Богу интересны: любые проявления человечности в экстремальных обстоятельствах, умение подмигивать и перешучиваться, внося надежду и утешение в пространство сплошного отчаяния; нестандартные творческие решения, не сопряженные с разводиловом и грубыми наколками; подвиги внезапного самопожертвования; интересные сюжеты с неожиданными финалами; хорошие дети; хорошая эротика. Представьте себя зрителем — вы ведь ходите в кино: ужасное должно быть дозировано, прекрасное должно быть изобретательно, физиологическое должно быть красиво, энд должен быть хэппи, а если не хэппи, то поучительный, со значением. Иначе деньги на билет потрачены зря.
Хорошо, спросит атеист, а если Бога нет? А если Бога нет, отвечу я без тени смущения, так ведь зрителя никто не отменял. Потомок посмотрит — и для всех нас лучше, чтобы он не отвел глаз. Потому что ужасна дурная память в потомстве: ничего уже не возразишь, ничем не оправдаешься. Будем жить так, чтобы интересно было хотя бы этому будущему зрителю — иначе он перелистнет нашу эпоху, как перелистываем мы сегодня скучные страницы в истории человечества. Конечно, на всякий жанр можно найти любителя — есть люди, всерьез интересующиеся даже историей рабочего движения в развивающихся странах, — но большинство ценит авантюрные фабулы, красивые героические поступки, умение говорить правду, хорошие шутки и страстную любовь.
Как мало всего этого в нашей сегодняшней жизни! Как много эгоизма, неизобретательного воровства, добровольного отупения! Как много всего забыто, отброшено, не используется — а все почему? А все потому, что мы совсем уже было уверились, что за нами не наблюдает никто, кроме «Большого Брата», начисто лишенного эстетического чувства.

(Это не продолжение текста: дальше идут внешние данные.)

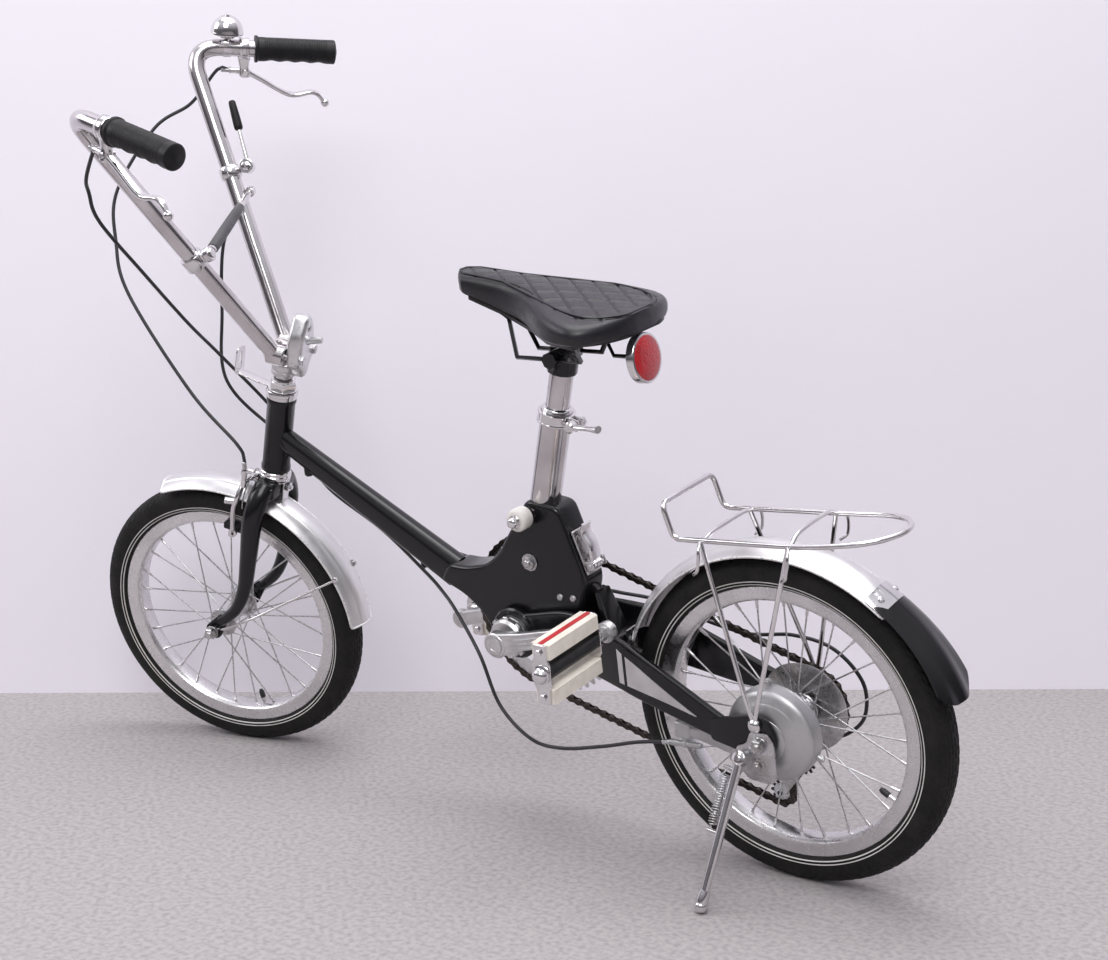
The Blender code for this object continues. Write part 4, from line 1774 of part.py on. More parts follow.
def leanStance(front, rear):
    """The lean onto the stand, with the pitch that keeps both turned wheels on the ground."""
    lean = Matrix.Rotation(math.radians(-LEAN), 4, "X")
    pitch = 0.0
    for _ in range(4):
        stance = lean @ Matrix.Rotation(pitch, 4, "Y")
        drop = lowestPoint(front, stance) - lowestPoint(rear, stance)
        pitch += drop / frontAxle().x
    stance = lean @ Matrix.Rotation(pitch, 4, "Y")
    return Matrix.Translation((0, 0, -lowestPoint(rear, stance))) @ stance


def frontDown():
    """The direction in the front wheel's own plane that points at the ground once it is turned."""
    turn = Matrix.Rotation(math.radians(STEER_TURN), 3, headUp())
    down = Matrix.Rotation(math.radians(LEAN), 3, "X") @ Vector((0, 0, -1))
    return turn.transposed() @ down


def main():
    global partCollection
    clearScene()
    partCollection = bpy.data.collections.new("folding_bike")
    bpy.context.scene.collection.children.link(partCollection)
    makeJoints()
    rear = Vector((0, 0, WHEEL_R))
    rearTyre = tyre(rear, -Z_AXIS, "rear_tyre", "rear_wheel")
    frontTyre = tyre(frontAxle(), frontDown(), "front_tyre", "front_wheel")
    rim(rear, -Z_AXIS, REAR_VALVE, "rear_rim", "rear_wheel")
    rim(frontAxle(), frontDown(), FRONT_VALVE, "front_rim", "front_wheel")
    frontHub()
    rearHub()
    axle(frontAxle(), FRONT_CLAMP, FRONT_CLAMP, "front_axle", "steering")
    dropFace = REAR_DROP_IN + DROPOUT_T
    axle(rear, dropFace + GAP + STAND_T, dropFace, "rear_axle", "rear_arm")
    frameShell()
    seatTube()
    boxBolt()
    roller()
    latch()
    rearArm()
    rearMudguard()
    mudFlap()
    carrier()
    bandBrake()
    bandBrakeLever()
    kickstandBracket()
    chain()
    freewheel()
    derailleur()
    cranks()
    for side, name in ((1, "pedal_left"), (-1, "pedal_right")):
        pedal(side, name)
    seatPost()
    seatClamp()
    quickRelease()
    saddleCushion()
    saddleBase()
    reflector()
    fork()
    lampBracket()
    frontMudguard()
    caliper()
    stem()
    for side, word in ((1, "left"), (-1, "right")):
        joint = word + "_bar"
        bar(side, joint, joint)
        grip(side, word + "_grip", joint)
        leverMount(side, word + "_lever_mount", joint)
        brakeLever(side, word + "_brake_lever", word + "_brake_lever")
    stayRod()
    shifter()
    bell()
    turnJoint("steering", STEER_TURN)
    turnJoint("stem", STEM_TURN)
    stance = leanStance(frontTyre, rearTyre)
    ground = stance.inverted() @ Vector((0, 0, 0))
    groundUp = (stance.inverted().to_3x3() @ Z_AXIS).normalized()
    kickstand(ground, groundUp)
    frontBrakeCable()
    rearBrakeCable()
    shiftCable()
    jointEmpties["frame"].matrix_world = stance
    bpy.context.view_layer.update()
    corners = [obj.matrix_world @ vertex.co for obj in partCollection.objects
               for vertex in obj.data.vertices]
    middleX = (min(c.x for c in corners) + max(c.x for c in corners)) / 2
    middleY = (min(c.y for c in corners) + max(c.y for c in corners)) / 2
    lowZ = min(c.z for c in corners)
    jointEmpties["frame"].matrix_world = Matrix.Translation((-middleX, -middleY, -lowZ)) @ stance
    bpy.context.view_layer.update()


main()
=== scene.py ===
import math

import bmesh
import bpy
import numpy as np
from mathutils import Matrix, Vector


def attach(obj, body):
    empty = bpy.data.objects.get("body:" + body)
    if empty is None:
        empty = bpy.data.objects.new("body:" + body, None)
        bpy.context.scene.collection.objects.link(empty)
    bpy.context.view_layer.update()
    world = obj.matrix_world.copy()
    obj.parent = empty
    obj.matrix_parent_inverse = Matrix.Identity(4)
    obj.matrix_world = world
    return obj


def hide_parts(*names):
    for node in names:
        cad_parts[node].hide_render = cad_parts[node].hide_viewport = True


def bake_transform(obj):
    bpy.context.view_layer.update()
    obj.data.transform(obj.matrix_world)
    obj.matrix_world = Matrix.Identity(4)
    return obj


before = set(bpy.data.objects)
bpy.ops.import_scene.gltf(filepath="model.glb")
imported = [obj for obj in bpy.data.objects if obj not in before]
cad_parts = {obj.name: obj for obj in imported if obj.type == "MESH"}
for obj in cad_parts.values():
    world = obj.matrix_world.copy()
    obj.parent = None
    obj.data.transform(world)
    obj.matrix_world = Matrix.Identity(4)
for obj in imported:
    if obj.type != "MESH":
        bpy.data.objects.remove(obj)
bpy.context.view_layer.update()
print("frame loaded")

# The bike's own upright axes are forward, left and up, with the rear wheel's foot at 0.
# stance leans them onto the stand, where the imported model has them.
stance = np.array(((1.0, 0, 0.00010109, -0.43846387), (-0.00001825, 0.98357147, 0.18051916, -0.13459593),
    (-0.00009943, -0.18051916, 0.98357147, 0.00111201), (0, 0, 0, 1.0)))
xAxis = np.array((1.0, 0, 0))
yAxis = np.array((0, 1.0, 0))
zAxis = np.array((0, 0, 1.0))


# Mesh helpers: a shape is (points, faces).

def vec(*numbers):
    # numbers as one array of floats
    return np.array(numbers, float)


def unit(v):
    # the same direction with a length of 1
    return v / np.linalg.norm(v)


def turnAbout(point, axis, degrees):
    # a 4x4 turn about an axis through a point
    turn = np.eye(4)
    turn[:3, :3] = np.array(Matrix.Rotation(math.radians(degrees), 3, Vector(axis)))
    turn[:3, 3] = point - turn[:3, :3] @ point
    return turn


def smoothStep(low, high, value):
    # rises from 0 at low to 1 at high as three t squared less two t cubed
    t = np.clip((value - low) / (high - low), 0, 1.0)
    return t * t * (3 - 2 * t)


def gridShape(points, closeU=False, closeV=False, caps=False):
    # faces join each point of the [u, v] grid to its next neighbours
    nu, nv = points.shape[:2]
    u = np.arange(nu if closeU else nu - 1)
    v = np.arange(nv if closeV else nv - 1)
    a, b = np.meshgrid(u, v, indexing="ij")
    a2 = (a + 1) % nu
    b2 = (b + 1) % nv
    quads = np.stack((a * nv + b, a2 * nv + b, a2 * nv + b2, a * nv + b2), -1).reshape(-1, 4).tolist()
    if caps:
        quads += [list(range(nv - 1, -1, -1)), [(nu - 1) * nv + k for k in range(nv)]]
    return points.reshape(-1, 3), quads


def headings(path):
    # the unit direction of a path at each of its points
    ahead = np.gradient(path, axis=0)
    return ahead / np.linalg.norm(ahead, axis=1)[:, None]


def carried(path, closed, across=None):
    # two directions square to a path, turned along it without twist
    ahead = headings(path)
    if closed:
        ahead = np.roll(path, -1, 0) - np.roll(path, 1, 0)
        ahead /= np.linalg.norm(ahead, axis=1)[:, None]
    hint = across if across is not None else (zAxis if abs(ahead[0][2]) < 0.9 else xAxis)
    side = np.zeros_like(path)
    for k, tangent in enumerate(ahead):
        hint = unit(hint - tangent * (hint @ tangent))
        side[k] = hint
    return side, np.cross(ahead, side)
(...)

Ну, будь это так, и жить бы не стоило. Но, к счастью, все гораздо интереснее.
Без анекдота
Вернулись все приметы застоя: от дешевой и качественной народной водки до дорогих и некачественных боевиков о противостоянии двух мировых систем. Есть аналоги у комсомола, у замполитов, у идеологического отдела ЦК КПСС, и даже фамилия главного идеолога необъяснимо напоминает сусловскую с поправкой на масштаб. Нет одного: политического анекдота. Объясняется это просто. Сама реальность до такой степени анекдотична или, иными словами, настолько откровенна, что анекдоту некуда просунуть свое тонкое лезвие. Он ведь обычно устремляется в зазор между реальностью и политграмотой, истиной и лицемерием, как в классической шутке о четырех противоречиях социализма: говорят, что все есть, но ничего нет. Ничего нет, но у всех все есть. У всех все есть, но все недовольны. Все недовольны, и все — за. Сегодняшняя ситуация несколько сложнее: она порождена полным отсутствием иллюзий. Попробовали так, попробовали сяк, вышло хуже и стало как всегда. Этим и объясняется, например, так называемый парадокс льготников: объяснения ему искали лучшие политологические умы — Кагарлицкий, Пионтковский, Латынина… Я не иронизирую, они и правда умные. Парадокс состоит в том, что все льготники — самая недовольная категория населения — стопроцентно за Путина. Убежден, что почти неизбежная сдача Зурабова ближе к выборам не решит ни одной пенсионерской проблемы. Личности не значат ничего. Можно перетравить половину бывшей российской резидентуры, но передачи «Голоса Америки» никогда уже не будут иметь прежнего семидесятнического успеха. Ведь в чем штука-то: сегодня в России очень мало государственной лжи. Или, вернее, она настолько откровенна, что и разоблачать ее неловко. Вот почему на встрече с президентом журналисты не задали ему ни одного внятного вопроса. Ведь все ясно. Появился даже ответ на самый неразрешимый вопрос последнего семилетия: «Ху из мистер Путин?». Он тот, вместо кого никого.